▸ **Short task**
Return verbatim all lines from the first one in the records to the line with "return made", both ends kept.

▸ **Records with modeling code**
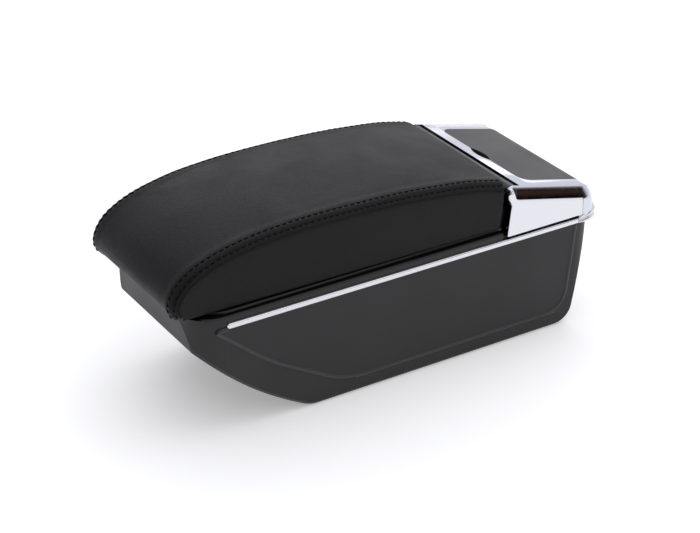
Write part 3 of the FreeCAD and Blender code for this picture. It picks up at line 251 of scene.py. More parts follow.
def evaluated_mesh(made):
    """An object's mesh with its modifiers applied."""
    return bpy.data.meshes.new_from_object(made.evaluated_get(bpy.context.evaluated_depsgraph_get()))


def outward_normals(made):
    """Turns the faces outward, going by the signed volume."""
    mesh = made.data
    volume = 0.0
    for face in mesh.polygons:
        v = [mesh.vertices[k].co for k in face.vertices]
        for k in range(1, len(v) - 1):
            volume += v[0].dot(v[k].cross(v[k + 1]))
    if volume < 0:
        mesh.flip_normals()


def skin(name, rings, material, sharp_degrees=None):
    """Closed skin through equal rings of points in millimetres."""
    rings = np.array(rings, float)
    count, size = rings.shape[:2]
    faces = [(i * size + k, i * size + (k + 1) % size, (i + 1) * size + (k + 1) % size, (i + 1) * size + k)
             for i in range(count - 1) for k in range(size)]
    faces.append(tuple(range(size - 1, -1, -1)))
    faces.append(tuple((count - 1) * size + k for k in range(size)))
    made = make_mesh(name, rings[:, :, :3].reshape(-1, 3), faces, material)
    outward_normals(made)
    if sharp_degrees:
        made.data.set_sharp_from_angle(angle=math.radians(sharp_degrees))
    return made


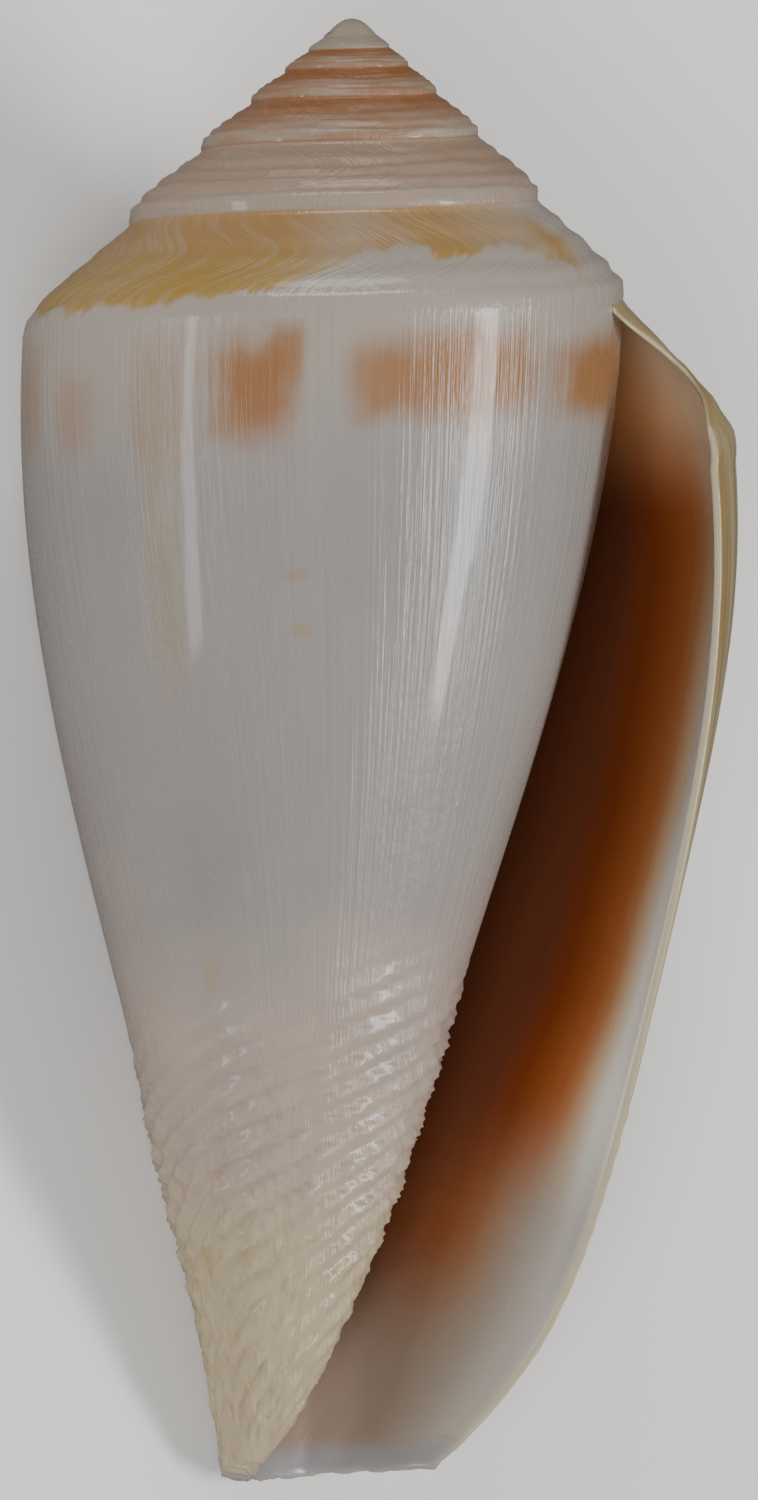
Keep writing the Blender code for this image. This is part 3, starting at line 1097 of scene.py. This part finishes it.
def photoCamera():
    unit = shellShape["Shell length"] / stepsLong
    place = restMatrix()
    target = place @ (Vector(studio["viewCentre"]) * unit)
    spot = place @ (Vector(studio["viewCentre"]) * unit + Vector((0.0, -studio["cameraDistance"], 0.0)))
    up = (place.to_3x3() @ Vector((0.0, 0.0, 1.0))).normalized()
    back = (spot - target).normalized()
    right = up.cross(back).normalized()
    data = bpy.data.cameras.new("photoCamera")
    data.sensor_fit = "VERTICAL"
    data.sensor_height = 24.0
    data.lens = 24.0 * studio["cameraDistance"] / (studio["viewHeight"] * unit)
    data.clip_end = 20.0
    camera = bpy.data.objects.new("photoCamera", data)
    camera.matrix_world = Matrix((right, up, back)).transposed().to_4x4()
    camera.location = spot
    bpy.context.collection.objects.link(camera)
    bpy.context.scene.camera = camera
    return target, right, up, back


target, toRight, toTop, toCamera = photoCamera()


def softBox(name, sideways, upward, distance, width, height, watts, shines=True):
    # angles are degrees to the right of the camera and above it, seen from the shell
    a = math.radians(sideways)
    b = math.radians(upward)
    way = toCamera * math.cos(a) * math.cos(b) + toRight * math.sin(a) * math.cos(b) + toTop * math.sin(b)
    data = bpy.data.lights.new(name, "AREA")
    data.shape = "RECTANGLE"
    data.size = width
    data.size_y = height
    data.energy = watts
    light = bpy.data.objects.new(name, data)
    z = way.normalized()
    x = toTop.cross(z).normalized()
    y = z.cross(x)
    light.matrix_world = Matrix((x, y, z)).transposed().to_4x4()
    light.location = target + way * distance
    light.visible_glossy = shines
    bpy.context.collection.objects.link(light)


softBox("leftBox", -57.0, -4.0, 1.2, 0.12, 0.7, 3.2)
softBox("rightBox", 64.0, -11.0, 0.5, 0.085, 0.28, 2.0)
softBox("topBox", 0.0, 70.0, 0.55, 0.35, 0.16, 1.45)
softBox("fillBox", -6.0, -12.0, 0.8, 0.3, 0.3, 3.4, False)

world = bpy.context.scene.world or bpy.data.worlds.new("studioWorld")
bpy.context.scene.world = world
world.use_nodes = True
sky = world.node_tree.nodes["Background"]
sky.inputs["Color"].default_value = (1.0, 1.0, 1.0, 1.0)
sky.inputs["Strength"].default_value = studio["skyStrength"]

studioFloor()
print("studio set")
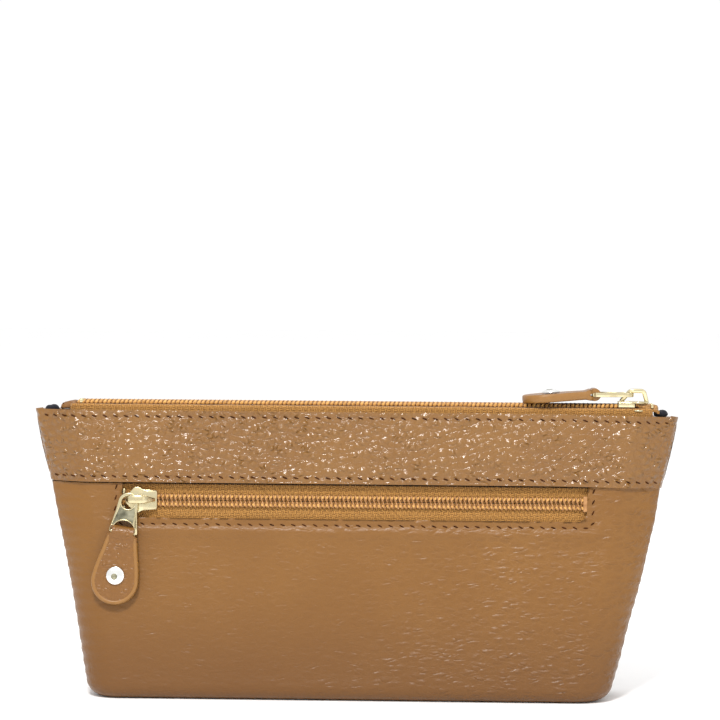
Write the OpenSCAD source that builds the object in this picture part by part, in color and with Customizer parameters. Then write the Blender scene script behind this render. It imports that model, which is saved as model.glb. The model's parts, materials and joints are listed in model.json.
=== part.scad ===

▸ **Solution to this problem**
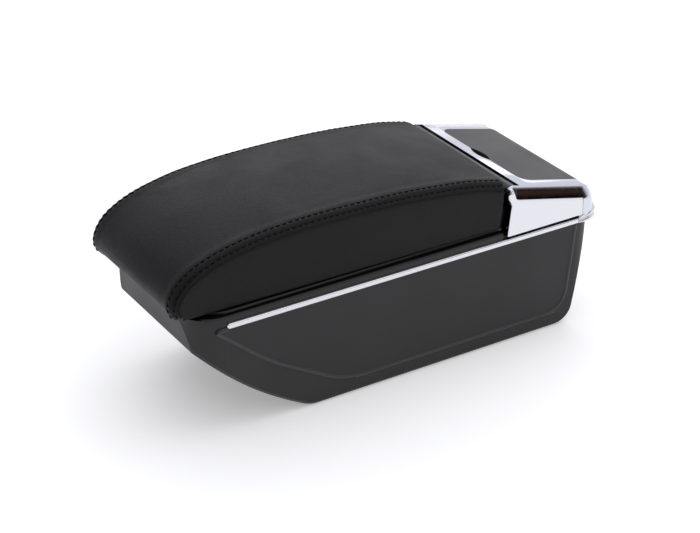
Write part 3 of the FreeCAD and Blender code for this picture. It picks up at line 251 of scene.py. More parts follow.
def evaluated_mesh(made):
    """An object's mesh with its modifiers applied."""
    return bpy.data.meshes.new_from_object(made.evaluated_get(bpy.context.evaluated_depsgraph_get()))


def outward_normals(made):
    """Turns the faces outward, going by the signed volume."""
    mesh = made.data
    volume = 0.0
    for face in mesh.polygons:
        v = [mesh.vertices[k].co for k in face.vertices]
        for k in range(1, len(v) - 1):
            volume += v[0].dot(v[k].cross(v[k + 1]))
    if volume < 0:
        mesh.flip_normals()


def skin(name, rings, material, sharp_degrees=None):
    """Closed skin through equal rings of points in millimetres."""
    rings = np.array(rings, float)
    count, size = rings.shape[:2]
    faces = [(i * size + k, i * size + (k + 1) % size, (i + 1) * size + (k + 1) % size, (i + 1) * size + k)
             for i in range(count - 1) for k in range(size)]
    faces.append(tuple(range(size - 1, -1, -1)))
    faces.append(tuple((count - 1) * size + k for k in range(size)))
    made = make_mesh(name, rings[:, :, :3].reshape(-1, 3), faces, material)
    outward_normals(made)
    if sharp_degrees:
        made.data.set_sharp_from_angle(angle=math.radians(sharp_degrees))
    return made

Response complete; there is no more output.